* [Recorded data]
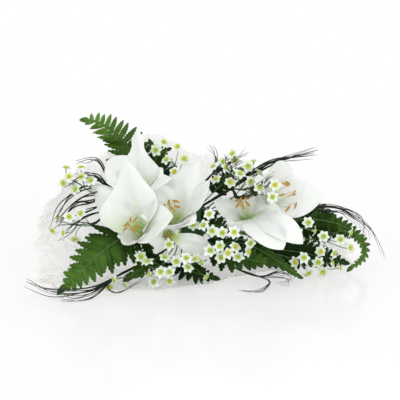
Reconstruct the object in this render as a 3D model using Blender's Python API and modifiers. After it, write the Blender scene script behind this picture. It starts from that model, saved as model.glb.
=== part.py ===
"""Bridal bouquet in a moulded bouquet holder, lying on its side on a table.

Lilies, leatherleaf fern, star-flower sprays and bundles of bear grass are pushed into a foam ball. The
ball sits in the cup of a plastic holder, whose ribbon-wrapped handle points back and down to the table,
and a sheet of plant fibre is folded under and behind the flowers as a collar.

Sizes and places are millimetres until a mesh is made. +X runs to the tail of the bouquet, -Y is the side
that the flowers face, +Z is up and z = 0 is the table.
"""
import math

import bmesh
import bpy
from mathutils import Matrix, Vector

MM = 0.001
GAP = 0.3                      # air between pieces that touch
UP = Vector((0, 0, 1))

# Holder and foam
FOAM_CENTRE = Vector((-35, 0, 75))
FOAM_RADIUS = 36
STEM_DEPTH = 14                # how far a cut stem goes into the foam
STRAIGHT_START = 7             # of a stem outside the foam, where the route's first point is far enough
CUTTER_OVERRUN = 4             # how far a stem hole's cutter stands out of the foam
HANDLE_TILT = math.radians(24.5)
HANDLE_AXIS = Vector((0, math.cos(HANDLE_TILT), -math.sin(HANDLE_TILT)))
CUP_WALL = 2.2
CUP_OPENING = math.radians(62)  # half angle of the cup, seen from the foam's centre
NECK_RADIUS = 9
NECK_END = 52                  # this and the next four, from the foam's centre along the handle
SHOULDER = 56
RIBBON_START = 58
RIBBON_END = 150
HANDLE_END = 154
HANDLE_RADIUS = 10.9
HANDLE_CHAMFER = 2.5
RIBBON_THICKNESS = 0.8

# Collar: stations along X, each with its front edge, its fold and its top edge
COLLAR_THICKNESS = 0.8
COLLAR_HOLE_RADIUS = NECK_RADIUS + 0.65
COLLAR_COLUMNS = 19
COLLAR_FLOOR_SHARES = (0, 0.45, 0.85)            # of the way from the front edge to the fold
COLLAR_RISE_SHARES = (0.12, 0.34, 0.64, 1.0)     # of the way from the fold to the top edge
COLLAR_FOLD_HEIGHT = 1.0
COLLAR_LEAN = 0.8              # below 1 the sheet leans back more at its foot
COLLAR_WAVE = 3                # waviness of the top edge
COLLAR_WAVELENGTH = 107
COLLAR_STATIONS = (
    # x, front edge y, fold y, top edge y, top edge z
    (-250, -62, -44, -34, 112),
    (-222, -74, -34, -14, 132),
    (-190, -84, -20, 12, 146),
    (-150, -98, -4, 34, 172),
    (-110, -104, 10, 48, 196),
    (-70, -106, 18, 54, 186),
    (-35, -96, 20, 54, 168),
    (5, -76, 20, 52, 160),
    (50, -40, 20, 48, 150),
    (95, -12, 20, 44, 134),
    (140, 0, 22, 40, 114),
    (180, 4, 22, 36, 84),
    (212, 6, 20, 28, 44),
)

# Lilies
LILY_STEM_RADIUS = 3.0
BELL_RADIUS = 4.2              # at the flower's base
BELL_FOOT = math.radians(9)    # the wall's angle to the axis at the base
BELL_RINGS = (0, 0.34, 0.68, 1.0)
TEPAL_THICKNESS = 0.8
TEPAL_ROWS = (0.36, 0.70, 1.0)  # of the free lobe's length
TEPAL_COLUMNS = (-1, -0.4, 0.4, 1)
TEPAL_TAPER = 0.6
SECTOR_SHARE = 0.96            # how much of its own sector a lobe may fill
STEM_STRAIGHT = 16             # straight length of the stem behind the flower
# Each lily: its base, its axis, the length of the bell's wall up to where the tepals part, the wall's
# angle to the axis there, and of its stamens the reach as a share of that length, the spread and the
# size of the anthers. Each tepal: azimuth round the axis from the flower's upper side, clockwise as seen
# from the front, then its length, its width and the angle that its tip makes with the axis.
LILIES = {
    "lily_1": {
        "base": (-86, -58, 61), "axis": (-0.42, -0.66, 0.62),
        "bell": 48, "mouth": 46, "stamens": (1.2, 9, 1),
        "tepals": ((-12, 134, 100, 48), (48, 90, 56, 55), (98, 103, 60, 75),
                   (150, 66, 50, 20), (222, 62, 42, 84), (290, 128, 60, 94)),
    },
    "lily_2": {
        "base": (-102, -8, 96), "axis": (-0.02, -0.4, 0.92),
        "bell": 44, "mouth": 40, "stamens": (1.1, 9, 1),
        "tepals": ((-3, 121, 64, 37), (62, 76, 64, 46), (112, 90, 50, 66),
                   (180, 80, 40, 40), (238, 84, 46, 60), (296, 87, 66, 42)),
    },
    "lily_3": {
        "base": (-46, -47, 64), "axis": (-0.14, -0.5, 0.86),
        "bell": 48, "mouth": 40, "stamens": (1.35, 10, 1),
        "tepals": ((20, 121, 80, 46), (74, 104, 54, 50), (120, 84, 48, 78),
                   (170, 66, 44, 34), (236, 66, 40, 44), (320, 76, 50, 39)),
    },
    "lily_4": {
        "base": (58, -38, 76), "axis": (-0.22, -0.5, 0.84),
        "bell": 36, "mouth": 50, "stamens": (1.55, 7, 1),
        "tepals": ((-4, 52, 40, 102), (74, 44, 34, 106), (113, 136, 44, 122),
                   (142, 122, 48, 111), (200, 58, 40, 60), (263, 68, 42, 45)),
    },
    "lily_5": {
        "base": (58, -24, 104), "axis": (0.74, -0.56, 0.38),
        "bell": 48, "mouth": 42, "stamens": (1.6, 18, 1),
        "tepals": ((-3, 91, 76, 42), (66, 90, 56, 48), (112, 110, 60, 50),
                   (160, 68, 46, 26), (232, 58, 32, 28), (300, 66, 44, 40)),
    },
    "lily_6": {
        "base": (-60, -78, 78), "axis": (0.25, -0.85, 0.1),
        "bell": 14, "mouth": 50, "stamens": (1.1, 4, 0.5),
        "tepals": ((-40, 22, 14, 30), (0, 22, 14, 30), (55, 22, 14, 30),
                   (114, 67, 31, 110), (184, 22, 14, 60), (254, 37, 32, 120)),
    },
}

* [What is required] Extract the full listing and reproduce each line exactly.

* [The completed task]
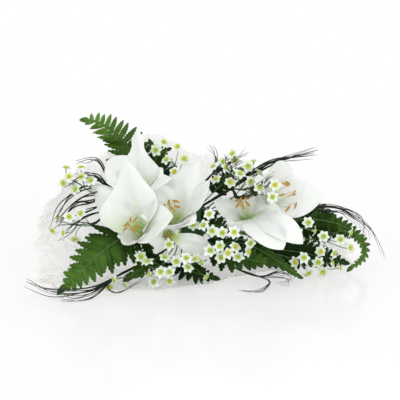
Reconstruct the object in this render as a 3D model using Blender's Python API and modifiers. After it, write the Blender scene script behind this picture. It starts from that model, saved as model.glb.
=== part.py ===
"""Bridal bouquet in a moulded bouquet holder, lying on its side on a table.

Lilies, leatherleaf fern, star-flower sprays and bundles of bear grass are pushed into a foam ball. The
ball sits in the cup of a plastic holder, whose ribbon-wrapped handle points back and down to the table,
and a sheet of plant fibre is folded under and behind the flowers as a collar.

Sizes and places are millimetres until a mesh is made. +X runs to the tail of the bouquet, -Y is the side
that the flowers face, +Z is up and z = 0 is the table.
"""
import math

import bmesh
import bpy
from mathutils import Matrix, Vector

MM = 0.001
GAP = 0.3                      # air between pieces that touch
UP = Vector((0, 0, 1))

# Holder and foam
FOAM_CENTRE = Vector((-35, 0, 75))
FOAM_RADIUS = 36
STEM_DEPTH = 14                # how far a cut stem goes into the foam
STRAIGHT_START = 7             # of a stem outside the foam, where the route's first point is far enough
CUTTER_OVERRUN = 4             # how far a stem hole's cutter stands out of the foam
HANDLE_TILT = math.radians(24.5)
HANDLE_AXIS = Vector((0, math.cos(HANDLE_TILT), -math.sin(HANDLE_TILT)))
CUP_WALL = 2.2
CUP_OPENING = math.radians(62)  # half angle of the cup, seen from the foam's centre
NECK_RADIUS = 9
NECK_END = 52                  # this and the next four, from the foam's centre along the handle
SHOULDER = 56
RIBBON_START = 58
RIBBON_END = 150
HANDLE_END = 154
HANDLE_RADIUS = 10.9
HANDLE_CHAMFER = 2.5
RIBBON_THICKNESS = 0.8

# Collar: stations along X, each with its front edge, its fold and its top edge
COLLAR_THICKNESS = 0.8
COLLAR_HOLE_RADIUS = NECK_RADIUS + 0.65
COLLAR_COLUMNS = 19
COLLAR_FLOOR_SHARES = (0, 0.45, 0.85)            # of the way from the front edge to the fold
COLLAR_RISE_SHARES = (0.12, 0.34, 0.64, 1.0)     # of the way from the fold to the top edge
COLLAR_FOLD_HEIGHT = 1.0
COLLAR_LEAN = 0.8              # below 1 the sheet leans back more at its foot
COLLAR_WAVE = 3                # waviness of the top edge
COLLAR_WAVELENGTH = 107
COLLAR_STATIONS = (
    # x, front edge y, fold y, top edge y, top edge z
    (-250, -62, -44, -34, 112),
    (-222, -74, -34, -14, 132),
    (-190, -84, -20, 12, 146),
    (-150, -98, -4, 34, 172),
    (-110, -104, 10, 48, 196),
    (-70, -106, 18, 54, 186),
    (-35, -96, 20, 54, 168),
    (5, -76, 20, 52, 160),
    (50, -40, 20, 48, 150),
    (95, -12, 20, 44, 134),
    (140, 0, 22, 40, 114),
    (180, 4, 22, 36, 84),
    (212, 6, 20, 28, 44),
)

# Lilies
LILY_STEM_RADIUS = 3.0
BELL_RADIUS = 4.2              # at the flower's base
BELL_FOOT = math.radians(9)    # the wall's angle to the axis at the base
BELL_RINGS = (0, 0.34, 0.68, 1.0)
TEPAL_THICKNESS = 0.8
TEPAL_ROWS = (0.36, 0.70, 1.0)  # of the free lobe's length
TEPAL_COLUMNS = (-1, -0.4, 0.4, 1)
TEPAL_TAPER = 0.6
SECTOR_SHARE = 0.96            # how much of its own sector a lobe may fill
STEM_STRAIGHT = 16             # straight length of the stem behind the flower
# Each lily: its base, its axis, the length of the bell's wall up to where the tepals part, the wall's
# angle to the axis there, and of its stamens the reach as a share of that length, the spread and the
# size of the anthers. Each tepal: azimuth round the axis from the flower's upper side, clockwise as seen
# from the front, then its length, its width and the angle that its tip makes with the axis.
LILIES = {
    "lily_1": {
        "base": (-86, -58, 61), "axis": (-0.42, -0.66, 0.62),
        "bell": 48, "mouth": 46, "stamens": (1.2, 9, 1),
        "tepals": ((-12, 134, 100, 48), (48, 90, 56, 55), (98, 103, 60, 75),
                   (150, 66, 50, 20), (222, 62, 42, 84), (290, 128, 60, 94)),
    },
    "lily_2": {
        "base": (-102, -8, 96), "axis": (-0.02, -0.4, 0.92),
        "bell": 44, "mouth": 40, "stamens": (1.1, 9, 1),
        "tepals": ((-3, 121, 64, 37), (62, 76, 64, 46), (112, 90, 50, 66),
                   (180, 80, 40, 40), (238, 84, 46, 60), (296, 87, 66, 42)),
    },
    "lily_3": {
        "base": (-46, -47, 64), "axis": (-0.14, -0.5, 0.86),
        "bell": 48, "mouth": 40, "stamens": (1.35, 10, 1),
        "tepals": ((20, 121, 80, 46), (74, 104, 54, 50), (120, 84, 48, 78),
                   (170, 66, 44, 34), (236, 66, 40, 44), (320, 76, 50, 39)),
    },
    "lily_4": {
        "base": (58, -38, 76), "axis": (-0.22, -0.5, 0.84),
        "bell": 36, "mouth": 50, "stamens": (1.55, 7, 1),
        "tepals": ((-4, 52, 40, 102), (74, 44, 34, 106), (113, 136, 44, 122),
                   (142, 122, 48, 111), (200, 58, 40, 60), (263, 68, 42, 45)),
    },
    "lily_5": {
        "base": (58, -24, 104), "axis": (0.74, -0.56, 0.38),
        "bell": 48, "mouth": 42, "stamens": (1.6, 18, 1),
        "tepals": ((-3, 91, 76, 42), (66, 90, 56, 48), (112, 110, 60, 50),
                   (160, 68, 46, 26), (232, 58, 32, 28), (300, 66, 44, 40)),
    },
    "lily_6": {
        "base": (-60, -78, 78), "axis": (0.25, -0.85, 0.1),
        "bell": 14, "mouth": 50, "stamens": (1.1, 4, 0.5),
        "tepals": ((-40, 22, 14, 30), (0, 22, 14, 30), (55, 22, 14, 30),
                   (114, 67, 31, 110), (184, 22, 14, 60), (254, 37, 32, 120)),
    },
}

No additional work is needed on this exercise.